Optimization-based meta-learning algorithms can be reduced down to gradient descent; thus, it's reasonable to expect consistent predictions. For deep enough neural networks, optimization-based models also have very high capacity. Because the initialization is optimized internally, optimization-based models have a better head-start than black-box models. Furthermore, we can try out different architectures without any real difficulty, as evidenced by the Model-Agnostic Meta-Learning (MAML) learning paradigm. However, the second-order optimization procedure makes optimization-based approaches quite computationally expensive.

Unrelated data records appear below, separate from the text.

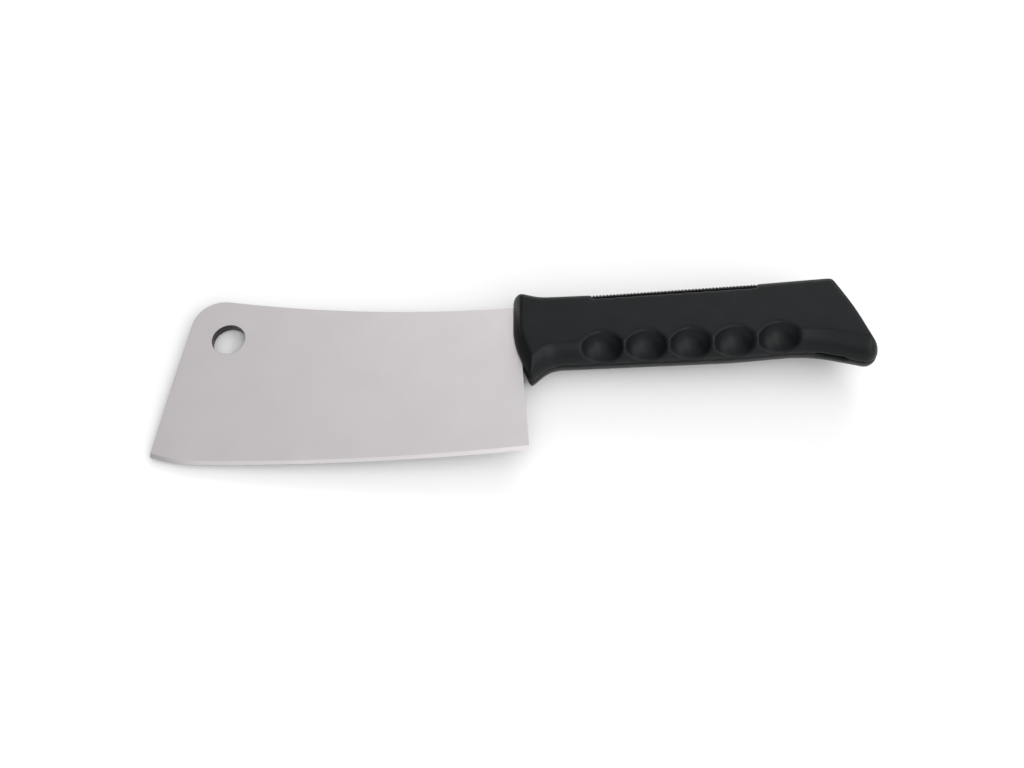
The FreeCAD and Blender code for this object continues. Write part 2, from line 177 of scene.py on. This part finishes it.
pin_steel, tree = new_material("turned_stainless_steel")
place = add(tree, "ShaderNodeTexCoord").outputs["Object"]
lathe_rings = add(tree, "ShaderNodeTexWave", {
    "Vector": place, "Scale": WAVE_REPEAT / TURNING_RINGS}, bands_direction="Z")
turned = add(tree, "ShaderNodeMapRange", {
    "Value": lathe_rings.outputs["Fac"], "To Min": 0.25, "To Max": 0.35})
surface = add(tree, "ShaderNodeBsdfPrincipled", {
    "Base Color": linear("#C8C6C3"), "Metallic": 1.0, "Roughness": turned.outputs["Result"]})
add(tree, "ShaderNodeOutputMaterial", {"Surface": surface.outputs["BSDF"]})
print("turning rings", TURNING_RINGS / MM, "mm apart")

# %% [markdown]
# ## Moulded polypropylene
# The handle is injection moulded, and its steel mould was spark eroded, so the plastic comes out with a fine
# matt texture, like very fine sandpaper, that wipes clean and doesn't slip in a wet hand. Each grain is about
# 0.3 mm across and 0.02 mm high. Polypropylene has an IOR of 1.49. Its black is carbon, so the colour is
# almost a neutral grey and what the eye reads is mostly the sheen. The grains catch part of that sheen
# between them, so the specular level is lower than on smooth plastic. Hands polish the plastic unevenly, in
# patches of about a centimetre.

# %% Handle plastic
GRAIN = 0.3 * MM
GRAIN_HEIGHT = 0.02 * MM
HANDLED_PATCH = 9 * MM

handle_plastic, tree = new_material("moulded_black_polypropylene")
place = add(tree, "ShaderNodeTexCoord").outputs["Object"]
grain = add(tree, "ShaderNodeTexNoise", {"Vector": place, "Scale": 1 / GRAIN, "Detail": 2.0})
handling = add(tree, "ShaderNodeTexNoise", {"Vector": place, "Scale": 1 / HANDLED_PATCH, "Detail": 5.0})
black = add(tree, "ShaderNodeValToRGB", {"Fac": handling.outputs["Fac"]})
black.color_ramp.elements[0].position = 0.35
black.color_ramp.elements[0].color = linear("#0D0F10")
black.color_ramp.elements[1].position = 0.65
black.color_ramp.elements[1].color = linear("#0F1113")
sheen = add(tree, "ShaderNodeMapRange", {
    "Value": handling.outputs["Fac"], "From Min": 0.3, "From Max": 0.7, "To Min": 0.36, "To Max": 0.42})
texture = add(tree, "ShaderNodeBump", {
    "Height": grain.outputs["Fac"], "Strength": 0.25, "Distance": GRAIN_HEIGHT})
surface = add(tree, "ShaderNodeBsdfPrincipled", {
    "Base Color": black.outputs["Color"], "Roughness": sheen.outputs["Result"], "IOR": 1.49,
    "Specular IOR Level": 0.15, "Normal": texture.outputs["Normal"]})
add(tree, "ShaderNodeOutputMaterial", {"Surface": surface.outputs["BSDF"]})
print("plastic grain", GRAIN / MM, "mm across and", GRAIN_HEIGHT / MM, "mm high")

# %% [markdown]
# ## Thermoplastic rubber
# The thumb strip is a softer plastic, so the thumb can press on it without sliding. It scatters light more
# than the hard handle does, because its skin is rougher and fine dust clings to it.

# %% Strip rubber
RUBBER_GRAIN = 0.4 * MM

strip_rubber, tree = new_material("black_thermoplastic_rubber")
place = add(tree, "ShaderNodeTexCoord").outputs["Object"]
grain = add(tree, "ShaderNodeTexNoise", {"Vector": place, "Scale": 1 / RUBBER_GRAIN, "Detail": 3.0})
rubber_black = add(tree, "ShaderNodeValToRGB", {"Fac": grain.outputs["Fac"]})
rubber_black.color_ramp.elements[0].color = linear("#0C0C0D")
rubber_black.color_ramp.elements[1].color = linear("#131314")
texture = add(tree, "ShaderNodeBump", {
    "Height": grain.outputs["Fac"], "Strength": 0.2, "Distance": GRAIN_HEIGHT})
surface = add(tree, "ShaderNodeBsdfPrincipled", {
    "Base Color": rubber_black.outputs["Color"], "Roughness": 0.62, "IOR": 1.5,
    "Specular IOR Level": 0.15, "Normal": texture.outputs["Normal"]})
add(tree, "ShaderNodeOutputMaterial", {"Surface": surface.outputs["BSDF"]})
print("rubber grain", RUBBER_GRAIN / MM, "mm across")

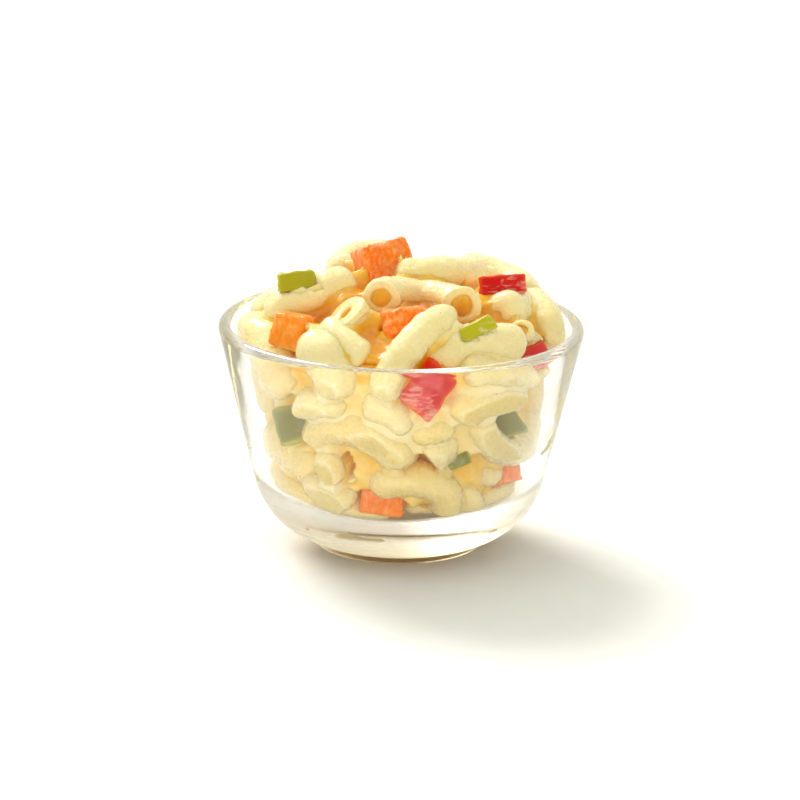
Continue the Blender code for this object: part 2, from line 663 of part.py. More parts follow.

Non-parametric meta-learning algorithms have good learning capacity for most choices of architectures as well as good learning consistency under the assumption that the learned embedding space is effective enough. Furthermore, non-parametric approaches do not involve any back-propagation, so they are computationally fast and easy to optimize. The downside is that they are hard to scale to large batches of data because they are non-parametric.
There are a lot of exciting directions for the field of meta-learning, such as Bayesian Meta-Learning (the probabilistic view of meta-learning) and Meta Reinforcement Learning (the use of meta-learning in the reinforcement learning setting). I'd certainly expect to see more real-world applications in wide-ranging domains such as healthcare and manufacturing using meta-learning under the hood. I’d highly recommend going through the course lectures and take detailed notes on the research on these topics!